Maybe not lol funny, but clever, reflecting some nuanced wordplay and manipulation of imagery, the work of a somewhat ingenious mind.  And the veiled opposition of a “rear” with a “face” is, to me,  inspired as well as risqué---and of course it brings to mind the “rears and vices” pun of Mary Crawford, does  it not, the one about a circle of---who else? admirals!

And  did you know that, in Regency Era slang, an “admiral of the red” was a drunk, and an “admiral of the  white” was a cowardly admiral (i.e., one who turned white with fear)?  Could Sir Walter be aware of such slang, and then created his own slang neologism, an admiral of the orange, to refer to sailors who’ve been at sea too long?

What’s also fascinating to me is that this wordplay has apparently not been previously recognized.

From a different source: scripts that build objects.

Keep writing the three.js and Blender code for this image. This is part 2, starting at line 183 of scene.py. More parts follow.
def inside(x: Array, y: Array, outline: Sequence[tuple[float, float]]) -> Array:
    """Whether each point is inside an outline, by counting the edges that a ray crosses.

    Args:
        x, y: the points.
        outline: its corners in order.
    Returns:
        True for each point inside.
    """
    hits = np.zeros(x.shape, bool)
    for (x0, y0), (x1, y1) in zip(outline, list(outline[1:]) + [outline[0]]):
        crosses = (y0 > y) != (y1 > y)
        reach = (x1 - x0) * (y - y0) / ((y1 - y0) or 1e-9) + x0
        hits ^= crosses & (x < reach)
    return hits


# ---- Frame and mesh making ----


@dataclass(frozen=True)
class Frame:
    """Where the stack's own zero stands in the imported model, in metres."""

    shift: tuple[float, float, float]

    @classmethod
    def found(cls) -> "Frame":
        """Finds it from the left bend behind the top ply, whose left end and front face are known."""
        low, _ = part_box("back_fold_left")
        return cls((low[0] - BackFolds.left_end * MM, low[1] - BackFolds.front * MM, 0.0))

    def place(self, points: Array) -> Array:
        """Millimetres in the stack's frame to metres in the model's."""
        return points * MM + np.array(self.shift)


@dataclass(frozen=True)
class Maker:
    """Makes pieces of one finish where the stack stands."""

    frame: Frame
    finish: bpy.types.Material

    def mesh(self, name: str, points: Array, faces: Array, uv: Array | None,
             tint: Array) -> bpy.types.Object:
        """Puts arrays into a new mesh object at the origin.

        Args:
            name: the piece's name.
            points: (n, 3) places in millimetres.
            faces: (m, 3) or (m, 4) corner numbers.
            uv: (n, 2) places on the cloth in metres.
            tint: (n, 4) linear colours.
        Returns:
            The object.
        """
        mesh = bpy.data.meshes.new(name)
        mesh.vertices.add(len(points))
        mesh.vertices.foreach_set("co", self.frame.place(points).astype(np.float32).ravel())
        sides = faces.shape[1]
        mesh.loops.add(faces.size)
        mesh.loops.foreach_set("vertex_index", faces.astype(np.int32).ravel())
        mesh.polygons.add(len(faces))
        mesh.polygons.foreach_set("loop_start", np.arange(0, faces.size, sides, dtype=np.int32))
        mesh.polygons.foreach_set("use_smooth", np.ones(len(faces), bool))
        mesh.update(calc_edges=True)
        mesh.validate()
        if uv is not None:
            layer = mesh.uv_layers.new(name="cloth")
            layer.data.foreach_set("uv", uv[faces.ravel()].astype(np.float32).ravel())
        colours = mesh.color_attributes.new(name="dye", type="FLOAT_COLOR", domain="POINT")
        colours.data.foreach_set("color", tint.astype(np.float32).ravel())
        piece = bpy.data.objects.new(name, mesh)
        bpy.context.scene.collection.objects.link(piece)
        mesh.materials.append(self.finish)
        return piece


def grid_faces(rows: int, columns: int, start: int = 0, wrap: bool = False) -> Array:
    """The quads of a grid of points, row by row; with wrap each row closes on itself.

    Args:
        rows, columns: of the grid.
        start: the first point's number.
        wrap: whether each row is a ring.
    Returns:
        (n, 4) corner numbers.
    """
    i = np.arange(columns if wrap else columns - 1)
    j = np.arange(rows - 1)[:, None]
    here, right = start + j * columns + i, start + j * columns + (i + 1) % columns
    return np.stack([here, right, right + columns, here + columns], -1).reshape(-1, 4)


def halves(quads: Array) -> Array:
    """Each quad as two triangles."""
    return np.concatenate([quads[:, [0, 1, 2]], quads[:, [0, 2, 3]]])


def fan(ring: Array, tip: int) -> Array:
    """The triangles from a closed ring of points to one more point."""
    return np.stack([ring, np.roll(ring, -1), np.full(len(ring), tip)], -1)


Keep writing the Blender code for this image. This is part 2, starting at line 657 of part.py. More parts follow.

I know I never noticed it in the at least ten times I had previously read that passage. This time, no doubt  sensitized by my recent close readings of other such passages in JA’s novels, I saw it.  But I cannot find that Sir Walter’s wordplay has ever been taken notice in any online venue, or in the JASNA journals, or in Google Scholar or Google Books---which goes to show the power of expectation in shaping perception As I noted at the start of this post, we are primed to view Sir Walter as a narcissistic status obsessed dolt, and therefore we all glide right by his attempts at wit which the narrator does not  comment on.

But Jane Austen only created rounded characters, and so I suggest that we need to look a  whole lot more closely at Sir Walter Elliot, to see if perhaps  there is more to this man than meets the eye.